◆ TASK BRIEF ◆
Everything from the line containing "The OpenSCAD and" through the line containing "the moulding, ground" should be repeated exactly, and nothing else from the data.

◆ DATA PROVIDED ◆

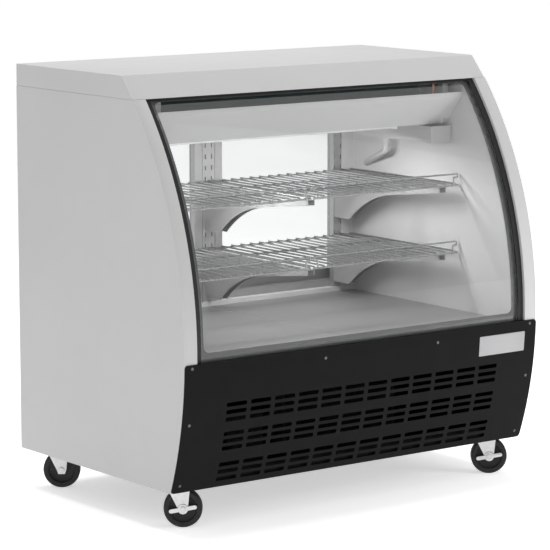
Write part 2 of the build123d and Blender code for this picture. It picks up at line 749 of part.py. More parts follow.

* * *

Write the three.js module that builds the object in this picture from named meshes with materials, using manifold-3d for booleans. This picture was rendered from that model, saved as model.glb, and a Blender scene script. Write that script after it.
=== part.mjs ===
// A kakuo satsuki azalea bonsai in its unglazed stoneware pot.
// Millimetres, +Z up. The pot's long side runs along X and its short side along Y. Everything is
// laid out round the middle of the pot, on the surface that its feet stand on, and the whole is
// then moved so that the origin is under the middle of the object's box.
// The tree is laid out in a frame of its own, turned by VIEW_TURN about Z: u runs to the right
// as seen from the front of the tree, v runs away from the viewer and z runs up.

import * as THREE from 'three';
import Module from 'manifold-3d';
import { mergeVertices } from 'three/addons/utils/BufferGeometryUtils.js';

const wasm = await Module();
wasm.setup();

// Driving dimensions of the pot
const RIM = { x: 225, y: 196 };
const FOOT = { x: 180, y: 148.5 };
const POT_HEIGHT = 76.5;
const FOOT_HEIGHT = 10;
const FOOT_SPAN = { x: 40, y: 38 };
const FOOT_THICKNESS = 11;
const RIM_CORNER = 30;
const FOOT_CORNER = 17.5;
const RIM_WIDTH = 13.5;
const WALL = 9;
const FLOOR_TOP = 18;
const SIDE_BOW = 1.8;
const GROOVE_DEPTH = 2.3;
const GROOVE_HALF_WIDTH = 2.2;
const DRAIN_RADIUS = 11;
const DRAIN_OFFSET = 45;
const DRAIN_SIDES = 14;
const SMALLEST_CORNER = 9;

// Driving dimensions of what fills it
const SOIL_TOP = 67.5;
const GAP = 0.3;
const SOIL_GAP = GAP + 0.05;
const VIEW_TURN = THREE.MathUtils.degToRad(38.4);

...

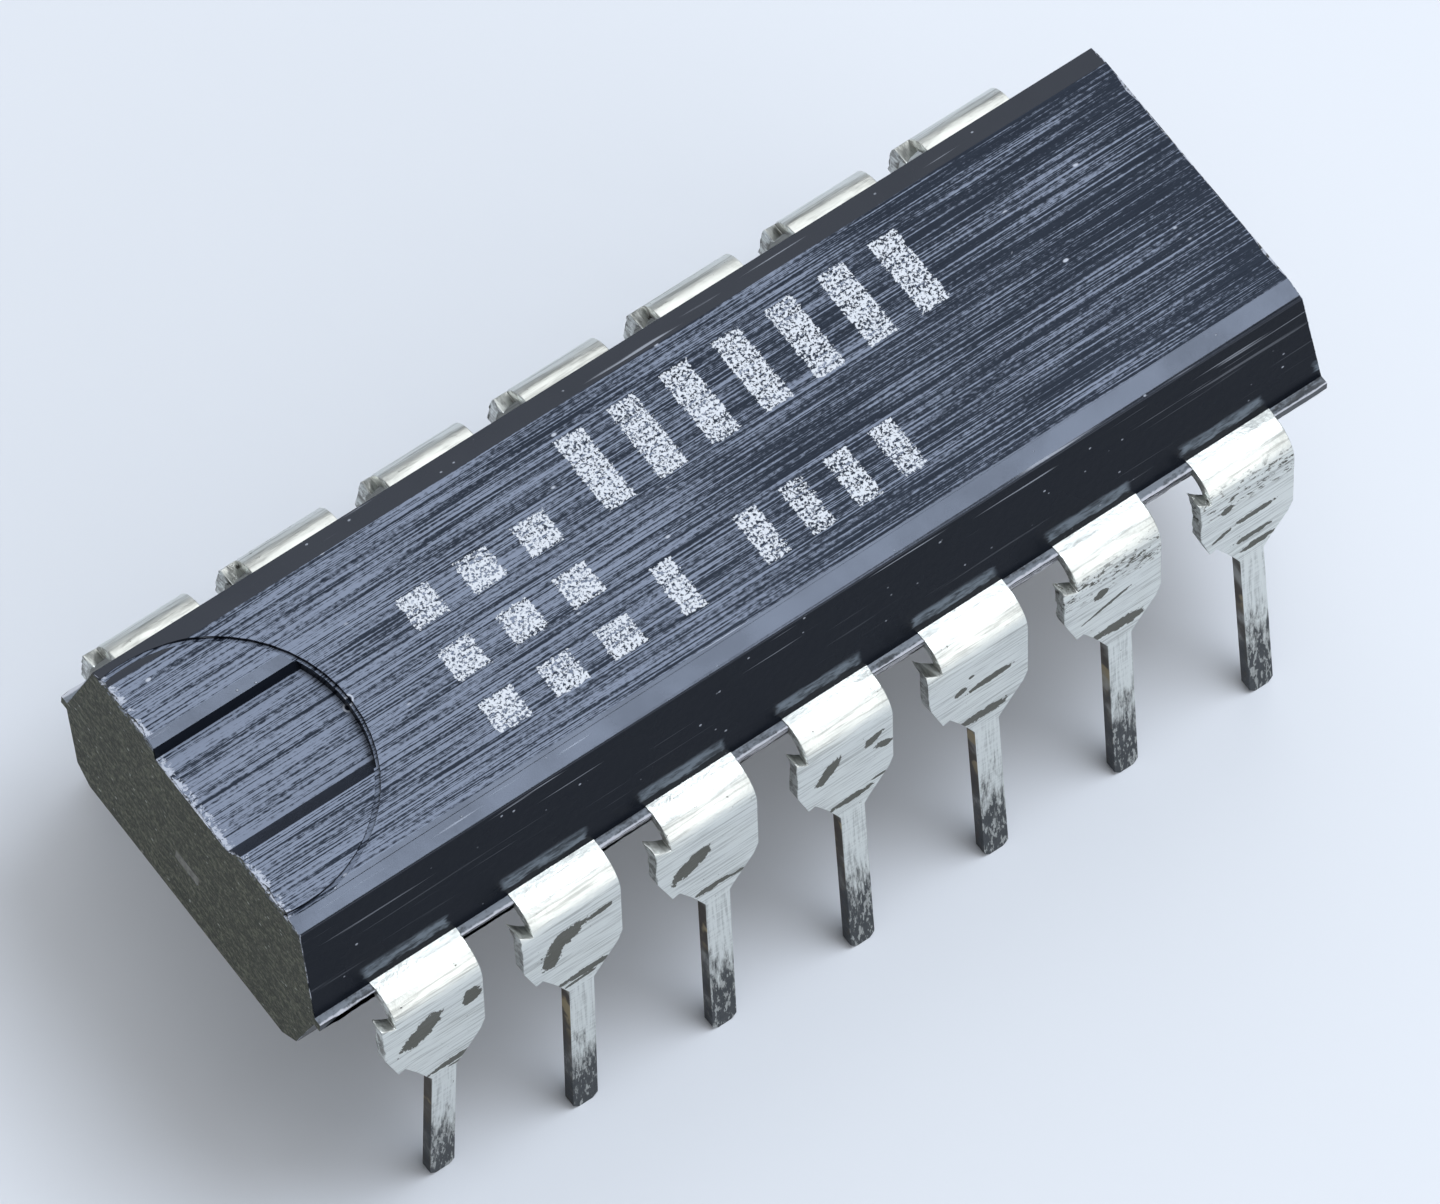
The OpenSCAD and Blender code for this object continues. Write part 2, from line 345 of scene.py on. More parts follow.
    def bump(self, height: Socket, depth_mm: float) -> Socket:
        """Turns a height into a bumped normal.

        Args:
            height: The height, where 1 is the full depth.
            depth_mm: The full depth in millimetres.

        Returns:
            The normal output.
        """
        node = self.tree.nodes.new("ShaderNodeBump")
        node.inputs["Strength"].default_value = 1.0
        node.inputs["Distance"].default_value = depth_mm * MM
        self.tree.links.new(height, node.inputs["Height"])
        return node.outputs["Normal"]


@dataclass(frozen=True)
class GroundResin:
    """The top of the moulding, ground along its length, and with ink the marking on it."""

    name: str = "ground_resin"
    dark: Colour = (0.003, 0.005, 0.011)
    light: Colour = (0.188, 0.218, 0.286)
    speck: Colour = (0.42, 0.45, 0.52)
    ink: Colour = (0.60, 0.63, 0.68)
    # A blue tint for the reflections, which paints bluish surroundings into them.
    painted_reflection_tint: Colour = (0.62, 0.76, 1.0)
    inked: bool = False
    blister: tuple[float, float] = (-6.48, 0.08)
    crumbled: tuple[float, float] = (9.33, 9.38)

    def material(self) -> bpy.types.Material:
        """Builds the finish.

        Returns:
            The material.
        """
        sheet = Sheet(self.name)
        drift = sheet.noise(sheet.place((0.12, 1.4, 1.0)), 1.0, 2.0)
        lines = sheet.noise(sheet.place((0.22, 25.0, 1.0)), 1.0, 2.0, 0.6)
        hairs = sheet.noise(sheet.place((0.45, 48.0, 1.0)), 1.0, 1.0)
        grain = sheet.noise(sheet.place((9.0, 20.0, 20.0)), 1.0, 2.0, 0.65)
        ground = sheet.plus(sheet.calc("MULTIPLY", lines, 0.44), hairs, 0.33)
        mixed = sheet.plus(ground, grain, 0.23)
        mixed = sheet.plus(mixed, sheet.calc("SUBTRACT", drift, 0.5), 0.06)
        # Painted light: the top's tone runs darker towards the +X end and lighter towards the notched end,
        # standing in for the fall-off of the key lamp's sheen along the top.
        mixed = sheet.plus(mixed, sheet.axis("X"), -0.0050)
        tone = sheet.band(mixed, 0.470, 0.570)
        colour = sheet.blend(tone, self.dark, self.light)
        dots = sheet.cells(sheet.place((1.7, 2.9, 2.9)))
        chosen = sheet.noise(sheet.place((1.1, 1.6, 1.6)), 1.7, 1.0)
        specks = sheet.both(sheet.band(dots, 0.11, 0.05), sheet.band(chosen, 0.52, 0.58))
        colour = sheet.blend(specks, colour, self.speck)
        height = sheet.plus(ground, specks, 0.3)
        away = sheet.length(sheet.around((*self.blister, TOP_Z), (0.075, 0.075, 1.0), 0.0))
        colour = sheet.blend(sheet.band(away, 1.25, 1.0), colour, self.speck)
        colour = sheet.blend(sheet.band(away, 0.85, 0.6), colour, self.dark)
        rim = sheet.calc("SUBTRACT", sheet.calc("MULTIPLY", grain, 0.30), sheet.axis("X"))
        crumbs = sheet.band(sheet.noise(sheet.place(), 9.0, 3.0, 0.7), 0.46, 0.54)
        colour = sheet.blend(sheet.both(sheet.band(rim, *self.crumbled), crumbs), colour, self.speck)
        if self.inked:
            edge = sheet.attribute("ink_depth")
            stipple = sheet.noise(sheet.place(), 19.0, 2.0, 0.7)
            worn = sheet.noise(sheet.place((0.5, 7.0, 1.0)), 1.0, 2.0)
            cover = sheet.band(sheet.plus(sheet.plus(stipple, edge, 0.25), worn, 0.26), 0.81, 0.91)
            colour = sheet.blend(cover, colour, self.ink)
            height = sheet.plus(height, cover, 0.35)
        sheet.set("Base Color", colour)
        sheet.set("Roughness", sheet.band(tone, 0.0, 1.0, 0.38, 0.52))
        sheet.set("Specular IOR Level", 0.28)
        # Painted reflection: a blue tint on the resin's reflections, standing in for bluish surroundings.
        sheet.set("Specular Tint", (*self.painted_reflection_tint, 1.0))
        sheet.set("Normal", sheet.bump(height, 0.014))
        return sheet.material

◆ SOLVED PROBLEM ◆
The OpenSCAD and Blender code for this object continues. Write part 2, from line 345 of scene.py on. More parts follow.
    def bump(self, height: Socket, depth_mm: float) -> Socket:
        """Turns a height into a bumped normal.

        Args:
            height: The height, where 1 is the full depth.
            depth_mm: The full depth in millimetres.

        Returns:
            The normal output.
        """
        node = self.tree.nodes.new("ShaderNodeBump")
        node.inputs["Strength"].default_value = 1.0
        node.inputs["Distance"].default_value = depth_mm * MM
        self.tree.links.new(height, node.inputs["Height"])
        return node.outputs["Normal"]


@dataclass(frozen=True)
class GroundResin:
    """The top of the moulding, ground along its length, and with ink the marking on it."""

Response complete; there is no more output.